Entries with model source code:

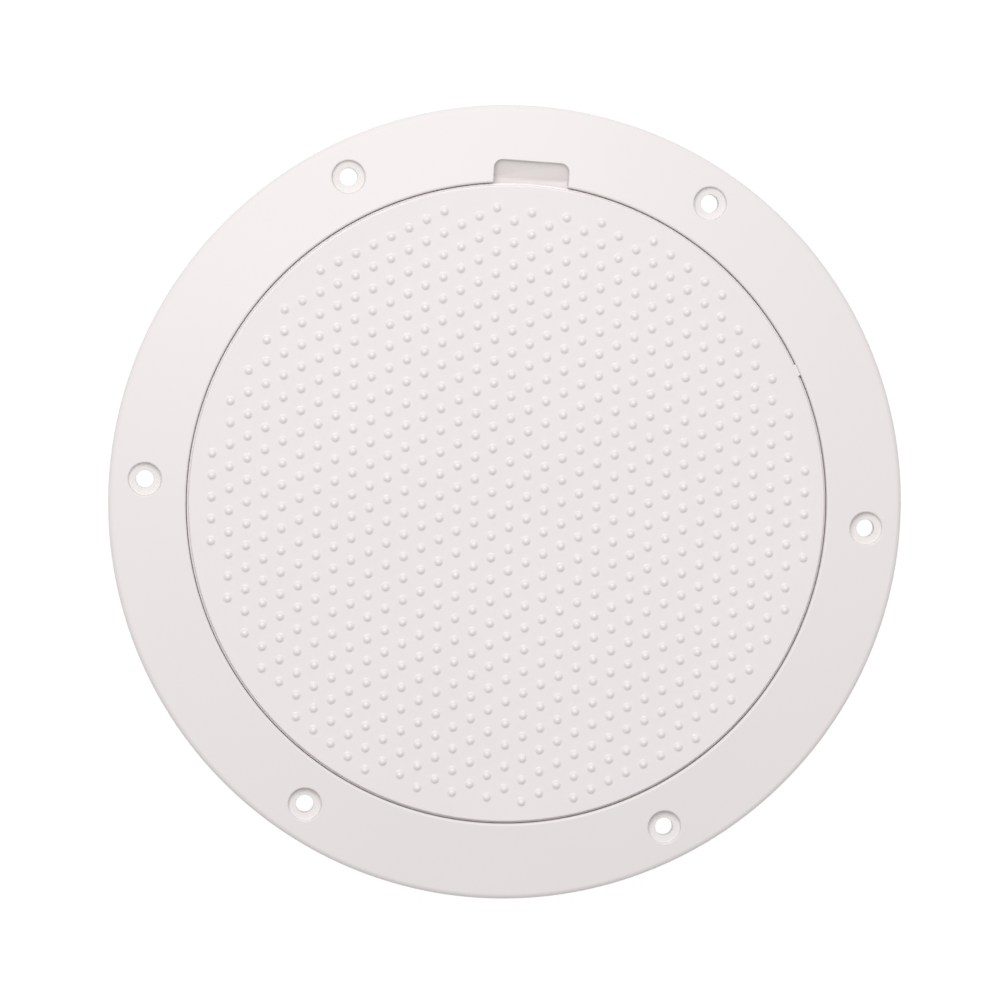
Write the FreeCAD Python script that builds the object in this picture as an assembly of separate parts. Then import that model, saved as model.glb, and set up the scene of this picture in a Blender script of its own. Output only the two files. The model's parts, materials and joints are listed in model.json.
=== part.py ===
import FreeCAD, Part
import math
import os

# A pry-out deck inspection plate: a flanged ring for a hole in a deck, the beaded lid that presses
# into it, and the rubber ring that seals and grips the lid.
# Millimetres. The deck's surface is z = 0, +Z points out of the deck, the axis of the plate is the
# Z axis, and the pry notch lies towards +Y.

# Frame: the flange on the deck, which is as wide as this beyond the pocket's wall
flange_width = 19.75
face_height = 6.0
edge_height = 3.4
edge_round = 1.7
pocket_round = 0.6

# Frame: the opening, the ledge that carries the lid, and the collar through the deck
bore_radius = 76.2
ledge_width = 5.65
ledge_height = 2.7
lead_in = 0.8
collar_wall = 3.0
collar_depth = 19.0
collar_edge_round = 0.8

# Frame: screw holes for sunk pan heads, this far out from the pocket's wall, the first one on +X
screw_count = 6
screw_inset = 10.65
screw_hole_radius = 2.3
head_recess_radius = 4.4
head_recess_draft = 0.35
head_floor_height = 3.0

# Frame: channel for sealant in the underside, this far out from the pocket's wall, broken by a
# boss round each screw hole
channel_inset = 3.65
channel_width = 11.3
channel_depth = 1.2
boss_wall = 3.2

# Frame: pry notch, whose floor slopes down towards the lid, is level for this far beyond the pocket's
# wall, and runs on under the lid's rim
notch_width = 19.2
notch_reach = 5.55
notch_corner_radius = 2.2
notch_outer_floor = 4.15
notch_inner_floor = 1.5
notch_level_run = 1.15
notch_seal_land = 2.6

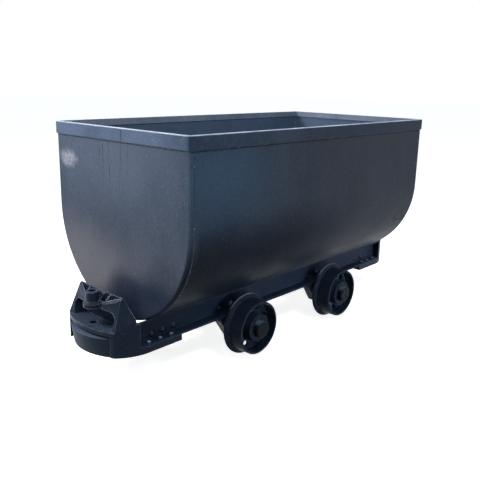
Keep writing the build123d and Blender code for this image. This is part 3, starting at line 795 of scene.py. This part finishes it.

INSTRUCTIONS FOR THE TASK.
Repeat word for word every line from the start of the entries to the line holding "pocket_round = 0.6", inclusive, and nothing else.

COMPLETED EXERCISE.
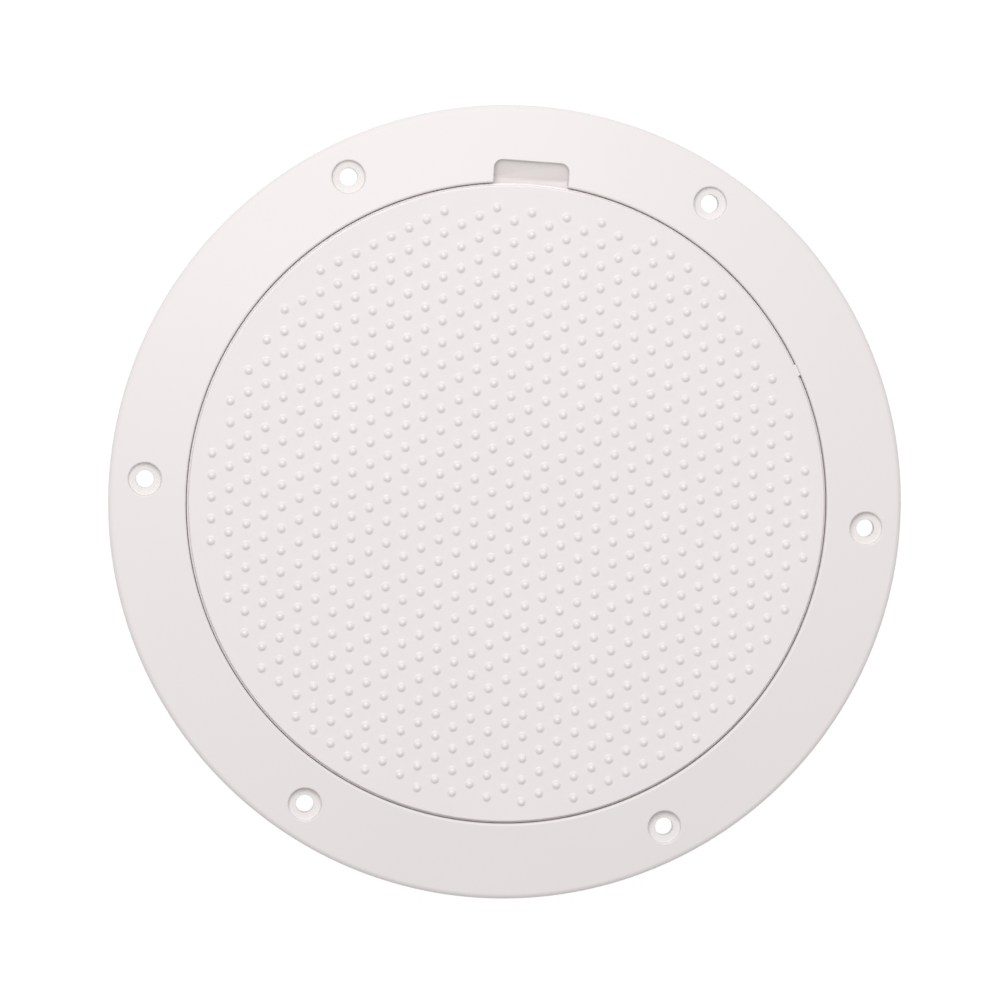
Write the FreeCAD Python script that builds the object in this picture as an assembly of separate parts. Then import that model, saved as model.glb, and set up the scene of this picture in a Blender script of its own. Output only the two files. The model's parts, materials and joints are listed in model.json.
=== part.py ===
import FreeCAD, Part
import math
import os

# A pry-out deck inspection plate: a flanged ring for a hole in a deck, the beaded lid that presses
# into it, and the rubber ring that seals and grips the lid.
# Millimetres. The deck's surface is z = 0, +Z points out of the deck, the axis of the plate is the
# Z axis, and the pry notch lies towards +Y.

# Frame: the flange on the deck, which is as wide as this beyond the pocket's wall
flange_width = 19.75
face_height = 6.0
edge_height = 3.4
edge_round = 1.7
pocket_round = 0.6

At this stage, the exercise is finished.